▶ _Source data_:
_ _ _ _

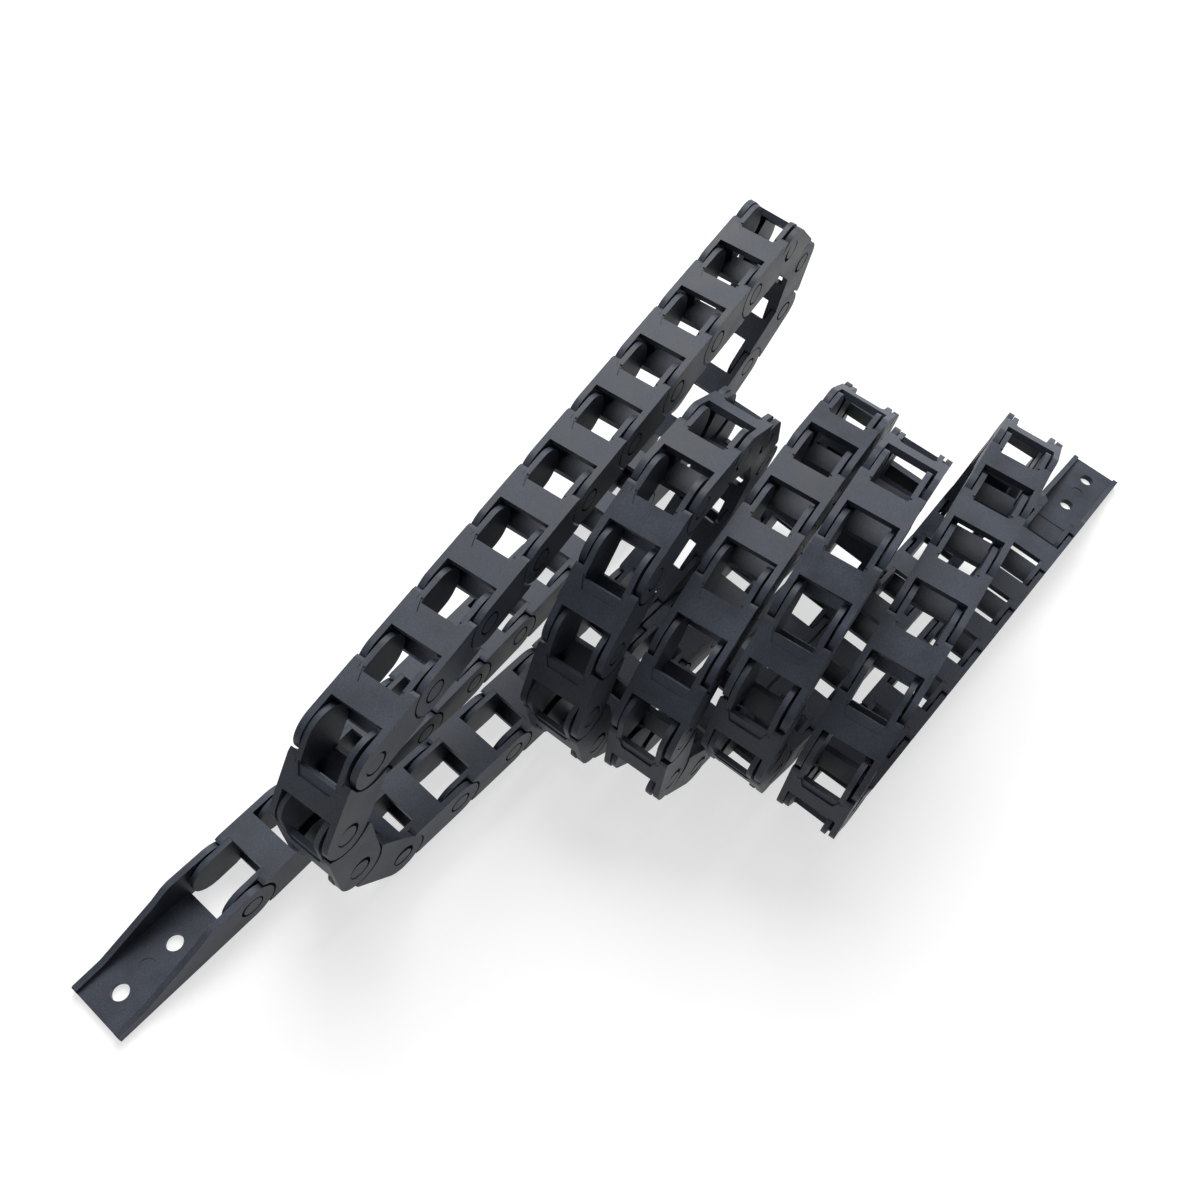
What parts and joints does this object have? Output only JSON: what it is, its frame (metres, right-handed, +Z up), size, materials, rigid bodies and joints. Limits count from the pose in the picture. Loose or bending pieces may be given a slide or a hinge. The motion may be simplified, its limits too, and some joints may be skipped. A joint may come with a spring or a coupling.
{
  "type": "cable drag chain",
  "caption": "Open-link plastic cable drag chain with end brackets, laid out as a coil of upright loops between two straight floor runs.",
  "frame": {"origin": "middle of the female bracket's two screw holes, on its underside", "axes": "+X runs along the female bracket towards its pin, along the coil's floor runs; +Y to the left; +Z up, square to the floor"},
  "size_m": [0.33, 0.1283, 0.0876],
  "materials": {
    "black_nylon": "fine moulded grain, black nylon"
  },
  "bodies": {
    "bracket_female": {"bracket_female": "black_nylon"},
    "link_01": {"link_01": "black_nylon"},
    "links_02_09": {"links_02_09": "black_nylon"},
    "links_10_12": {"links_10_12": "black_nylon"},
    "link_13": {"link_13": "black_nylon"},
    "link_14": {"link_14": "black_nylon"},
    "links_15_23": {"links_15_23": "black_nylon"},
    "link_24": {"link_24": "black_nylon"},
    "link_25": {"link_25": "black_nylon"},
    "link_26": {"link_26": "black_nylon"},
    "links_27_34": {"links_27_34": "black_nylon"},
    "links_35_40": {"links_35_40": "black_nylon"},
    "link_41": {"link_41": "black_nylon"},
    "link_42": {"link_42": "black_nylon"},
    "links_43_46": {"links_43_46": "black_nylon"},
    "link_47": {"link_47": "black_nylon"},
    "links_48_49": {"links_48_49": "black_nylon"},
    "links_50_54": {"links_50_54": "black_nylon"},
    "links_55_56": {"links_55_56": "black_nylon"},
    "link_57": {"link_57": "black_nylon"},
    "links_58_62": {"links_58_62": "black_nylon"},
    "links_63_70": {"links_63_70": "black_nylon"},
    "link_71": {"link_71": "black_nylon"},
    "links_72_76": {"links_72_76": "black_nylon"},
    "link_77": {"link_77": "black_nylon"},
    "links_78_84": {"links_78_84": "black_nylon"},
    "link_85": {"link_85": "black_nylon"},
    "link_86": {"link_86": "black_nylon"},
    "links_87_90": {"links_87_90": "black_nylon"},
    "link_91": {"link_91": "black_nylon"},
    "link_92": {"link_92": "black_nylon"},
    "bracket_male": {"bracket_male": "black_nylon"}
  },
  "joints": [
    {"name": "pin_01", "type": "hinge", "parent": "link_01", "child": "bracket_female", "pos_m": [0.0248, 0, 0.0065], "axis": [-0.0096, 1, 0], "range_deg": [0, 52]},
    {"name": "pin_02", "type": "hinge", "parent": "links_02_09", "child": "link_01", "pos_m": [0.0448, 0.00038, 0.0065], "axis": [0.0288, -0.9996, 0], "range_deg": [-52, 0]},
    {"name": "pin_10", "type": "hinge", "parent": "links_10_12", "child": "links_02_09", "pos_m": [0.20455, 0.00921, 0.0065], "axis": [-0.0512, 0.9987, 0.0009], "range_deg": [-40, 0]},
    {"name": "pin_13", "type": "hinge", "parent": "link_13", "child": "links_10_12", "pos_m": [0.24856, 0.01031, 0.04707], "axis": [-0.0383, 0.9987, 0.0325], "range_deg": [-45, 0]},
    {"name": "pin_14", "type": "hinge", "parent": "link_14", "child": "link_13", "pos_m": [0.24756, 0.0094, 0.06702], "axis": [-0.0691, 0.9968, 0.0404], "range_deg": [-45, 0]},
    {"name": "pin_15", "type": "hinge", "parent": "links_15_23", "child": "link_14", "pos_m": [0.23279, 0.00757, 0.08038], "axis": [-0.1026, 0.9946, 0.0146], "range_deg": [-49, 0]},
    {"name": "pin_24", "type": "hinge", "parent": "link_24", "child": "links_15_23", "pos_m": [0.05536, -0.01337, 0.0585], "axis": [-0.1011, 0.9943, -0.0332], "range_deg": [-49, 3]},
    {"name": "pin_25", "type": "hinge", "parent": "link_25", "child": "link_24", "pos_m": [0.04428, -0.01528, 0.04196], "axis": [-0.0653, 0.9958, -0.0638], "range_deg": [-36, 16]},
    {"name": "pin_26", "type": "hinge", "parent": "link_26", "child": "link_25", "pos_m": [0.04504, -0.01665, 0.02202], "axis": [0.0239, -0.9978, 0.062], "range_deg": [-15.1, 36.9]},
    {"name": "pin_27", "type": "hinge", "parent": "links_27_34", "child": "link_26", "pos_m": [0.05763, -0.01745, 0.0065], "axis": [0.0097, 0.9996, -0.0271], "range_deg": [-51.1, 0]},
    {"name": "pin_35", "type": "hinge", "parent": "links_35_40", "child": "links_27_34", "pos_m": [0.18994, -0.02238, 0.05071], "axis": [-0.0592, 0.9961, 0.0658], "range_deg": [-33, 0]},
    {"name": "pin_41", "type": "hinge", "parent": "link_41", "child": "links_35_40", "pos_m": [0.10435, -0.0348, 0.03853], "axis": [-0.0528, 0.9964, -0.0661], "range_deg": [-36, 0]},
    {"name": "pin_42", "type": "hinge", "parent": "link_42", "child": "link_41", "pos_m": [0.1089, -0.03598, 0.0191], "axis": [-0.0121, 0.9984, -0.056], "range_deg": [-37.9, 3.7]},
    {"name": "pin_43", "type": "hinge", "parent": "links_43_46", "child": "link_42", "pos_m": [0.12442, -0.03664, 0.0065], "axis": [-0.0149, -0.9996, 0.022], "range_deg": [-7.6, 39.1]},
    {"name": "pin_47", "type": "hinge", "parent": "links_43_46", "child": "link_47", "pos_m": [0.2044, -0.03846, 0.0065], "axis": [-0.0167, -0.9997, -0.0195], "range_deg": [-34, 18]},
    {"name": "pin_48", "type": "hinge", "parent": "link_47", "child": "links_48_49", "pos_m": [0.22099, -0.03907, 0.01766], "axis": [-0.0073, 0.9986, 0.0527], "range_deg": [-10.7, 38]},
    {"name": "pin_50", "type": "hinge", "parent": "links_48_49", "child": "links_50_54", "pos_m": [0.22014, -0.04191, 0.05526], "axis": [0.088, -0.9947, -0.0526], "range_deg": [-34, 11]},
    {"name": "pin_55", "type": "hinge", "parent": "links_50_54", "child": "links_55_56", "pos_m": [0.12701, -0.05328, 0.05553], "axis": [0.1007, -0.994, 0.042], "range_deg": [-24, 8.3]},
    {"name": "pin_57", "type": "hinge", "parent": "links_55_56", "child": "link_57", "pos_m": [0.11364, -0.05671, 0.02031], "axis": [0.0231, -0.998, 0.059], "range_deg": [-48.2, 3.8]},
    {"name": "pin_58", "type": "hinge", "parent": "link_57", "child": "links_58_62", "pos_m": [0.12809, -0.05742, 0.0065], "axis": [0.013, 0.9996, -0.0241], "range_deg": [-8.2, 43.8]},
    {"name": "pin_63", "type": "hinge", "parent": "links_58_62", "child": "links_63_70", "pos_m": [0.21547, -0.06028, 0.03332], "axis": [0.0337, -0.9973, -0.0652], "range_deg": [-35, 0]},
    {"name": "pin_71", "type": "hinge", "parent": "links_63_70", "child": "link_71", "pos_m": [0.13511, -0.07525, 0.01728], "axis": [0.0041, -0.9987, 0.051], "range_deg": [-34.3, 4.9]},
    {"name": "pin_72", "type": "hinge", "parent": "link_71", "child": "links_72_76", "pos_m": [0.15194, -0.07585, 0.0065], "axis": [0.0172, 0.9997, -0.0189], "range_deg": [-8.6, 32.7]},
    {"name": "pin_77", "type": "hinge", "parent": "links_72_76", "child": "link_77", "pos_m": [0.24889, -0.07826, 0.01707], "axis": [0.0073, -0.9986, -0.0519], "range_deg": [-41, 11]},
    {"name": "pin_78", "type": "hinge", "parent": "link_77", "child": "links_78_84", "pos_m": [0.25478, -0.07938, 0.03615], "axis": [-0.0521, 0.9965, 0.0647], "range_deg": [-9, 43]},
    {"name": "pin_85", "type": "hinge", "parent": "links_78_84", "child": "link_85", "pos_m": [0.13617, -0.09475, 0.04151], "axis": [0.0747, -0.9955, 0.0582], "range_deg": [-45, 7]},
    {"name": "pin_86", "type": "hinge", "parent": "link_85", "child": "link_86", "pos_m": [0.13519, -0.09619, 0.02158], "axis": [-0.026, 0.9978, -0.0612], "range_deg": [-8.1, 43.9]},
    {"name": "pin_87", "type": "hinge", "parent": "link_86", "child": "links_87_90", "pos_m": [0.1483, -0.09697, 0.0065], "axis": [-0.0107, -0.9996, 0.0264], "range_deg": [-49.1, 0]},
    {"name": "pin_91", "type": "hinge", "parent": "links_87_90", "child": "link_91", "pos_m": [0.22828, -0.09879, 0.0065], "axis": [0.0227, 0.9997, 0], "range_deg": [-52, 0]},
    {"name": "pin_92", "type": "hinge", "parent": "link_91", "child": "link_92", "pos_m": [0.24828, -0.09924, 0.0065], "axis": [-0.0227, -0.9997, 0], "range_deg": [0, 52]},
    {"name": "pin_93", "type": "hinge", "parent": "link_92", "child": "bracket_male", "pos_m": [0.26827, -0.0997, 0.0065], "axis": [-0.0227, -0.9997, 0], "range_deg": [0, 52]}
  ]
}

_ _ _ _

▶ _Set problem_: Copy each line above where the string "joints" occurs.

▶ _Solution for this exercise_:
What parts and joints does this object have? Output only JSON: what it is, its frame (metres, right-handed, +Z up), size, materials, rigid bodies and joints. Limits count from the pose in the picture. Loose or bending pieces may be given a slide or a hinge. The motion may be simplified, its limits too, and some joints may be skipped. A joint may come with a spring or a coupling.
  "joints": [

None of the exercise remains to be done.